There are good hitters in this lineup. So many that the Twins have been keeping most of their top hitting prospects in the minor leagues even with their potential. Minnesota’s offense is scary when most of the hitters are doing well at the plate. It has no issue showcasing high-end potential because the lineup has a high ceiling.
But the Twins lineup doesn’t have anybody to prevent the bottom from collapsing when things start to go wrong. It’s a boom-or-bust lineup where its biggest issue comes with the high volume of strikeouts. Minnesota leads baseball with a 25.9 percent strikeout clip this season and a 26.6 percent mark since the beginning of May. The team’s 68.2 percent zone swing rate is two percent higher than the league average. The same goes for their 79.6 percent zone contact rate.
There are too many guys who rely on a big swinging approach. Joey Gallo is having a nice bounce-back season with 11 home runs already and a 37 percent career strikeout rate. Taylor has a 33.3 percent strikeout clip. Matt Wallner and Larnach are nice prospects, but they have strikeout rates higher than Gallo this season. Buxton has brought his strikeouts down to 27 percent, but that’s still high.
Trading Luis Arraez to the Miami Marlins this winter had a hidden cost. Not only did they were losing the reigning AL Batting Champion, but the Twins also lost their lineup diversity. There are good hitters in Minnesota’s lineup, but they are too similar. Outside of Kirilloff, they don’t have any pure contact hitters. Even if the Twins would have kept Arraez, these issues would still be here. Dating back to last season, Minnesota still had issues with inconsistent run production.
The Twins are hovering around league average in most other underlying offensive stats. Team exit velocity is at league average while their barrel and hard-hit rates sit close to league average. Fixing the strikeout issues can help generate high exit velocities if Minnesota is taking good at-bats and doing a better job of being selective with which pitches they swing at. Especially since the Twins have a slightly below-average swing rate and a 29 percent whiff rate that’s four percent worse than the league average.
At this point in the season, the team is starting to morph into what it will be throughout the season. The easiest things the offense can do to get back on track aren’t simple fixes. Even getting the offense from the bottom half of the league to slightly above average will directly benefit the rest of the team. Case in point, the bullpen has been asked to protect too many close games.

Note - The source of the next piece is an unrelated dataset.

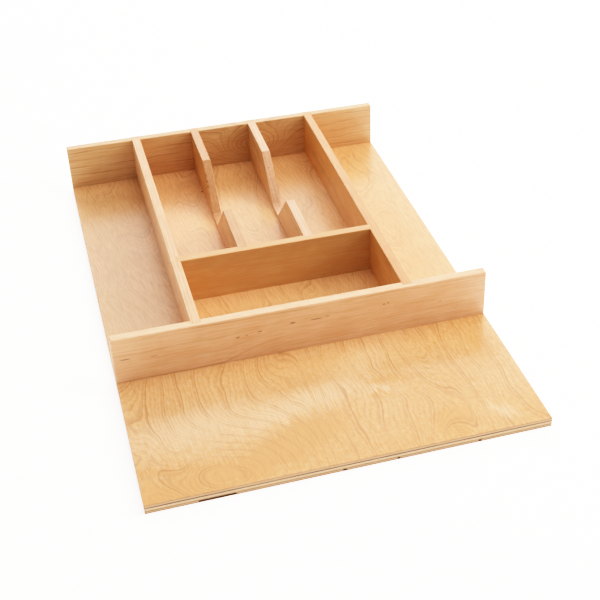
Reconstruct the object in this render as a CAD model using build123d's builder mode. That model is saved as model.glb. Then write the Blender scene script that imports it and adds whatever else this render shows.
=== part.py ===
from build123d import *
import os
from math import radians, tan

# Drawer organizer insert: hardwood rails and dividers, glued and nailed on a plywood base.
# All sizes are in millimetres. +X is to the right, +Y to the back and +Z up.
# The origin is the middle of the underside, on the surface that the insert rests on.

# Overall sizes
width = 371.5
depth = 558.8
wall_height = 50.8

# Base panel: its plies from the underside up, each with its thickness
plies = (
    ("ply_1_bottom_face", 0.6),
    ("ply_2_crossband", 1.4),
    ("ply_3_inner", 1.3),
    ("ply_4_centre", 2.2),
    ("ply_5_inner", 1.3),
    ("ply_6_crossband", 2.0),
    ("ply_7_top_face", 0.7),
)

# Gaps between the veneer strips of one ply, open at the front edge:
# each one's middle from the left side, its length along the edge and its reach inwards
gap_ply = "ply_2_crossband"
gaps = (
    (62.3, 33.0, 14.0),
    (175.5, 3.2, 4.0),
    (225.2, 2.4, 3.0),
    (301.8, 3.0, 4.0),
)
gap_inner_share = 0.6

# Rails and dividers
stock = 9.5
apron_depth = 167.0
box_depth = 102.0
slot_width = 60.3
slot_count = 3
ease = 0.8

# Housings, the grooves that the ends of the dividers sit in: their depths, and the room for glue
rail_housing = 4.8
side_housing = 3.2
cross_housing = 3.2
slip = 0.05
glue_gap = 0.1

# Finger notch in the two short dividers
notch_strip = 4.5
notch_floor = 22.4
notch_slope = 45.0
notch_inner_radius = 7.0
notch_outer_radius = 2.0

# Brads driven up through the base: wire nails with a T-shaped head and a chisel point
brad_length = 25.0
brad_wire_width = 1.2
brad_wire_depth = 1.0
brad_head_width = 2.0
brad_head_height = 0.5
brad_point = 1.6
brad_set = 0.3
brad_spacing = 80.0
brad_margin = 22.0
brad_cover = 12.0

# Places that follow from the sizes above
base_thickness = sum(thickness for _, thickness in plies)
front_edge = -depth / 2
front_rail_y = front_edge + apron_depth + stock / 2
back_rail_y = depth / 2 - stock / 2
front_rail_back = front_rail_y + stock / 2
back_rail_front = back_rail_y - stock / 2
cross_y = front_rail_back + box_depth + stock / 2
cross_back = cross_y + stock / 2
slot_pitch = slot_width + stock
long_divider_x = slot_count * slot_pitch / 2
short_divider_xs = [slot_pitch * (i - slot_count / 2) for i in range(1, slot_count)]
slot_xs = [slot_pitch * (i + 0.5 - slot_count / 2) for i in range(slot_count)]
board_top = base_thickness + wall_height
notch_y = (cross_back + back_rail_front) / 2
notch_floor_z = base_thickness + notch_strip
notch_rise = tan(radians(notch_slope))
half_floor = notch_floor / 2
half_mouth = half_floor + (board_top - notch_floor_z) / notch_rise

# Beside the notch a brad stands where the slope leaves brad_cover of wood past its point.
brad_tip_z = brad_set + brad_length
notch_brad_offset = half_floor + (brad_tip_z - notch_floor_z) / notch_rise + brad_cover


def brads_across(y):
    """Places of the brads under a board that runs left to right: the middle of each slot."""
    return [Location((x, y, brad_set)) for x in slot_xs]


def brads_along(x, ys):
    """Places of the brads under a board that runs front to back, each turned to lie along it."""
    return [Location((x, y, brad_set), (0, 0, 90)) for y in ys]


# No brad is nearer to the sides than the long dividers, because a fitter may saw off the ends.
front_rail_brads = brads_across(front_rail_y)
back_rail_brads = brads_across(back_rail_y)
cross_brads = brads_across(cross_y)
long_run = back_rail_front - front_rail_back - 2 * brad_margin
long_steps = max(1, round(long_run / brad_spacing))
long_brad_ys = [front_rail_back + brad_margin + long_run * i / long_steps for i in range(long_steps + 1)]
long_brads = {x: brads_along(x, long_brad_ys) for x in (-long_divider_x, long_divider_x)}
short_brad_ys = [
    cross_back + brad_margin,
    notch_y - notch_brad_offset,
    notch_y + notch_brad_offset,
    back_rail_front - brad_margin,
]
short_brads = {x: brads_along(x, short_brad_ys) for x in short_divider_xs}
all_brads = front_rail_brads + back_rail_brads + cross_brads
for places in (*long_brads.values(), *short_brads.values()):
    all_brads += places


def finish(piece, name):
    """Names a finished piece and writes it to its own file."""
    piece.part.label = name
    export_step(piece.part, f"parts/{name}.step")


def make_brad_shape():
    """One brad, head down at the origin: its flat outline, made as thick as the wire."""
    with BuildPart() as brad:
        with BuildSketch(Plane.XZ):
            with BuildLine():
                Polyline(
                    (-brad_head_width / 2, 0),
                    (brad_head_width / 2, 0),
                    (brad_head_width / 2, brad_head_height),
                    (brad_wire_width / 2, brad_head_height),
                    (brad_wire_width / 2, brad_length - brad_point),
                    (0, brad_length),
                    (-brad_wire_width / 2, brad_length - brad_point),
                    (-brad_wire_width / 2, brad_head_height),
                    (-brad_head_width / 2, brad_head_height),
                    close=True,
                )
            make_face()
        extrude(amount=brad_wire_depth / 2, both=True)
    return brad.part


brad_shape = make_brad_shape()


def press_in_brads(places):
    """Takes out of the piece being made the wood that brads at these places push aside."""
    with Locations(*places):
        add(brad_shape, mode=Mode.SUBTRACT)


def cut_gap(bottom, thickness, middle, length, reach):
    """One gap between veneer strips, open at the front edge and narrower inside."""
    inner = length * gap_inner_share
    with BuildSketch(Plane.XY.offset(bottom)) as outline:
        with BuildLine():
            Polyline(
                (middle - length / 2, front_edge),
                (middle + length / 2, front_edge),
                (middle + inner / 2, front_edge + reach),
                (middle - inner / 2, front_edge + reach),
                close=True,
            )
        make_face()
    extrude(outline.sketch, amount=thickness, mode=Mode.SUBTRACT)


def make_ply(name, bottom, thickness):
    """One ply of the base, with the brads' slots and, in one ply, the gaps at its front edge."""
    with BuildPart() as ply:
        with BuildSketch(Plane.XY.offset(bottom)):
            Rectangle(width, depth)
        extrude(amount=thickness)
        if name == gap_ply:
            for from_left, length, reach in gaps:
                cut_gap(bottom, thickness, from_left - width / 2, length, reach)
        press_in_brads(all_brads)
    finish(ply, name)


def raise_board(x, y, size_x, size_y):
    """A straight board standing on the base, with the edges of its top face eased."""
    with BuildSketch(Plane.XY.offset(base_thickness)) as outline:
        with Locations((x, y)):
            Rectangle(size_x, size_y)
    board = extrude(outline.sketch, amount=wall_height)
    fillet(board.faces().sort_by(Axis.Z)[-1].edges(), ease)


def cut_housing(x, y, size_x, size_y):
    """A groove down the whole height of a board, centred at this place."""
    with BuildSketch(Plane.XY.offset(base_thickness)) as outline:
        with Locations((x, y)):
            Rectangle(size_x, size_y)
    extrude(outline.sketch, amount=wall_height, mode=Mode.SUBTRACT)


def make_rail(name, rail_y, inward, divider_xs, brads):
    """A rail across the whole base, with a housing on its inward side for each divider."""
    with BuildPart() as rail:
        raise_board(0, rail_y, width, stock)
        for x in divider_xs:
            housing_y = rail_y + inward * (stock - rail_housing) / 2
            cut_housing(x, housing_y, stock + 2 * slip, rail_housing)
        press_in_brads(brads)
    finish(rail, name)


def make_long_divider(name, x, inward, brads):
    """A divider from rail to rail, with a housing on its inward side for the cross divider."""
    start = front_rail_back - rail_housing + glue_gap
    end = back_rail_front + rail_housing - glue_gap
    with BuildPart() as divider:
        raise_board(x, (start + end) / 2, stock, end - start)
        housing_x = x + inward * (stock - side_housing) / 2
        cut_housing(housing_x, cross_y, side_housing, stock + 2 * slip)
        press_in_brads(brads)
    finish(divider, name)


def make_cross_divider(name):
    """The divider between the box and the slots, with housings behind for the short dividers."""
    length = 2 * (long_divider_x - stock / 2 + side_housing - glue_gap)
    with BuildPart() as divider:
        raise_board(0, cross_y, length, stock)
        for x in short_divider_xs:
            cut_housing(x, cross_back - cross_housing / 2, stock + 2 * slip, cross_housing)
        press_in_brads(cross_brads)
    finish(divider, name)


def make_short_divider(name, x, brads):
    """A divider between two slots, with sloping sides cut down to a finger notch in its middle."""
    start = cross_back - cross_housing + glue_gap
    end = back_rail_front + rail_housing - glue_gap
    with BuildPart() as divider:
        with BuildSketch(Plane.YZ.offset(x)):
            with BuildLine():
                Polyline(
                    (start, base_thickness),
                    (end, base_thickness),
                    (end, board_top),
                    (notch_y + half_mouth, board_top),
                    (notch_y + half_floor, notch_floor_z),
                    (notch_y - half_floor, notch_floor_z),
                    (notch_y - half_mouth, board_top),
                    (start, board_top),
                    close=True,
                )
            make_face()
            mouth = vertices().filter_by_position(Axis.X, notch_y - half_mouth, notch_y + half_mouth)
            fillet(mouth.group_by(Axis.Y)[-1], notch_outer_radius)
            floor = vertices().filter_by_position(Axis.X, notch_y - half_floor, notch_y + half_floor)
            fillet(floor.group_by(Axis.Y)[0], notch_inner_radius)
        extrude(amount=stock / 2, both=True)
        rims = edges().filter_by(lambda edge: edge.center().Z > notch_floor_z - ease)
        fillet(rims.filter_by(lambda edge: abs(abs(edge.center().X - x) - stock / 2) < slip), ease)
        press_in_brads(brads)
    finish(divider, name)


def make_brads():
    """All the brads, which are alike, in one group of separate solids."""
    with BuildPart() as brads:
        with Locations(*all_brads):
            add(brad_shape)
    finish(brads, "brads")


os.makedirs("parts", exist_ok=True)
ply_bottom = 0.0
for ply_name, ply_thickness in plies:
    make_ply(ply_name, ply_bottom, ply_thickness)
    ply_bottom += ply_thickness
make_rail("front_rail", front_rail_y, 1, [-long_divider_x, long_divider_x], front_rail_brads)
make_rail("back_rail", back_rail_y, -1, [-long_divider_x, *short_divider_xs, long_divider_x], back_rail_brads)
make_long_divider("long_divider_left", -long_divider_x, 1, long_brads[-long_divider_x])
make_long_divider("long_divider_right", long_divider_x, -1, long_brads[long_divider_x])
make_cross_divider("cross_divider")
for side_name, short_x in zip(("left", "right"), short_divider_xs):
    make_short_divider(f"notched_divider_{side_name}", short_x, short_brads[short_x])
make_brads()
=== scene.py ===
from math import e, pi, radians

import bpy
import numpy as np
from bpy.props import FloatProperty, FloatVectorProperty, PointerProperty
from mathutils import Matrix, Vector


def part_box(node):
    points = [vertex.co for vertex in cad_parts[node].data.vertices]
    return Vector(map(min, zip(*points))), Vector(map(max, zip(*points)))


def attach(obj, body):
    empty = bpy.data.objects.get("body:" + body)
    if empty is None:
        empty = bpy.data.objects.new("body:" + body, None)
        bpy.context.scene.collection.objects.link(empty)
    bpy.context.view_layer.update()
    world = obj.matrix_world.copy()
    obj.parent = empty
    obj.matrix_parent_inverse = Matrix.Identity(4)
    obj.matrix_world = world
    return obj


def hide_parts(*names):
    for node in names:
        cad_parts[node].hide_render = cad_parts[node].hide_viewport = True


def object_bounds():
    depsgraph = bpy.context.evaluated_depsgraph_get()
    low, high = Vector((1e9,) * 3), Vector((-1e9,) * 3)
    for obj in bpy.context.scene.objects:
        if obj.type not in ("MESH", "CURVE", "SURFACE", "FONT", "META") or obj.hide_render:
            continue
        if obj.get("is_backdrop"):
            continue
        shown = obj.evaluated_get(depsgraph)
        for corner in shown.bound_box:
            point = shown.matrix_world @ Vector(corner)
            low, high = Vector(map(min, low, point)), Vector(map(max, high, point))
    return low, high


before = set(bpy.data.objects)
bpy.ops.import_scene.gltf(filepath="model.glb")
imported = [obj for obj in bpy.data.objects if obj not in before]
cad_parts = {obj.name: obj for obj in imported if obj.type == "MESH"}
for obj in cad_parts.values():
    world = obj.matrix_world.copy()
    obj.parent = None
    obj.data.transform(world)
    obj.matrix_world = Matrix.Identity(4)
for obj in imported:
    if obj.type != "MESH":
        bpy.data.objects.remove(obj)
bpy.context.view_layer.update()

bl_info = {
    "name": "Drawer Organizer Insert",
    "version": (1, 0, 0),
    "blender": (4, 5, 0),
    "location": "View3D > Sidebar > Organizer",
    "description": "Builds a maple and birch drawer organizer around its CAD model",
    "category": "Object",
}

MM = 0.001
X, Y = 0, 1

# The smallest step: from one station to the next where a face or an edge changes at once, and the arris of an
# end that is hidden in a housing
SHARP = 0.05 * MM

LONG_DIVIDERS = ("long_divider_left", "long_divider_right")
SHORT_DIVIDERS = ("notched_divider_left", "notched_divider_right")

# The ply with gaps between its strips, and the gaps in millimetres: middle from the left side, length, reach
GAP_PLY = "ply_2_crossband"
VENEER_GAPS = ((62.3, 33.0, 14.0), (175.5, 3.2, 4.0), (225.2, 2.4, 3.0), (301.8, 3.0, 4.0))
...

Reducing the strikeout rate won’t be easy considering the team’s 23rd ranked .283 BABIP this season. The Twins can’t play small ball as a quick fix, either. Even if they get a runner on first and steal second, they have collectively hit the third-lowest singles in the league, ahead of only the Los Angeles Dodgers and the San Diego Padres. As currently constructed, the Twins also aren’t built to play an early-2000s Twins-style piranha game.

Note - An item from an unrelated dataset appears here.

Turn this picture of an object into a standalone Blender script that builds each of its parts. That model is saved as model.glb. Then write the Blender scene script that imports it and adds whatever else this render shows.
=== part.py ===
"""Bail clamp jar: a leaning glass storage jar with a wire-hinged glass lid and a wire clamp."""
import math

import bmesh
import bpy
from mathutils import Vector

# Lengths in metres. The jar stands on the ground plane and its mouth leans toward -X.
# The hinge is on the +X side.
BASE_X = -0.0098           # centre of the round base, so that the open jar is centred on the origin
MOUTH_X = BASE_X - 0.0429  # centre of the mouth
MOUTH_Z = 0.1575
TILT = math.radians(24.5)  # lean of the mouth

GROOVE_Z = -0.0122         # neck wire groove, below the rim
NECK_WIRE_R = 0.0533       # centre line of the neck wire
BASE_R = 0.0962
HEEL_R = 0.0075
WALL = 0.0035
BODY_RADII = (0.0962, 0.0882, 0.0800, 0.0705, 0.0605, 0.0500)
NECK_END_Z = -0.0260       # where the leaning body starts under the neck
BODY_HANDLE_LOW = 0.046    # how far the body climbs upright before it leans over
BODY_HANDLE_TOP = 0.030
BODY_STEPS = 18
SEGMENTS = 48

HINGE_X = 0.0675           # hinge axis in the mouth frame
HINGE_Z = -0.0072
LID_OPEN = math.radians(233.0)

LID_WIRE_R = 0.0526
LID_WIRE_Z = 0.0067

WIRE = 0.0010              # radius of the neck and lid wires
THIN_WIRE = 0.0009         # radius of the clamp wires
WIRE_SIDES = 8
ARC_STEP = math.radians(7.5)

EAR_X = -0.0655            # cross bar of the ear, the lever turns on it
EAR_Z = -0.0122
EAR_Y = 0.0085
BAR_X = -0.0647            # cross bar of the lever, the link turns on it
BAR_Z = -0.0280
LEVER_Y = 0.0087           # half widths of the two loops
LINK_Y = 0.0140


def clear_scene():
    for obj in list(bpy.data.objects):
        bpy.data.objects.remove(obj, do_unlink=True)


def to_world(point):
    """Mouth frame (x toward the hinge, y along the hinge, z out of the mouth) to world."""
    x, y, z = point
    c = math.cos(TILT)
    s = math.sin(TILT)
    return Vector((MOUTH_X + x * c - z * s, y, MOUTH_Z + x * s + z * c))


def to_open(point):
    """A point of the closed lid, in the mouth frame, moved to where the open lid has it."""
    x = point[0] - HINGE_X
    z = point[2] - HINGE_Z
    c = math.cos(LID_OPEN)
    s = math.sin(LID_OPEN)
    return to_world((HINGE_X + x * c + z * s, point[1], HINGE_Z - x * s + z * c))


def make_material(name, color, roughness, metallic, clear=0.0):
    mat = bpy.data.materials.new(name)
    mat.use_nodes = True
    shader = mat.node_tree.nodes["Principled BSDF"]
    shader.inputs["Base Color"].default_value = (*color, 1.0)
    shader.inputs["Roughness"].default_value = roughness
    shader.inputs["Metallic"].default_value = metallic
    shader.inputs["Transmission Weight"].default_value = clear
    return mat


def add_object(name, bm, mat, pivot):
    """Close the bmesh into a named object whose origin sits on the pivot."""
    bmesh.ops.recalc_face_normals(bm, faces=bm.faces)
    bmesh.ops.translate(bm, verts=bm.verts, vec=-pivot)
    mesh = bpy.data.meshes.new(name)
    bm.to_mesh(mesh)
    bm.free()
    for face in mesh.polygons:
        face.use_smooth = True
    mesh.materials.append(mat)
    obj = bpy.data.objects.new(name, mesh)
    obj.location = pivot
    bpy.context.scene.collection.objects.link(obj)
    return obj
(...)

Therefore, it’s going to take a teamwide improvement in approach from their lineup. Without any insider knowledge, it’s tough to say if this is a coaching, scouting, or execution problem. Regardless, something needs to change with the hitter’s mentality at the plate. Finding a way to fight off more pitches and being more selective when available will help bring the strikeouts down. It’s all easier said than done, but it might just be the little things that are making a big difference with the hitting.
The Twins lineup just isn’t in a rough stretch or a funk, it looks fundamentally broken. Adding some new prospects like Lewis will help, but it won’t be enough. There needs to be a complete approach reset for most of the Twins hitters to avoid the strikeouts and untimely hitting that have held back the team from fully taking advantage of their situation in an extremely winnable AL Central.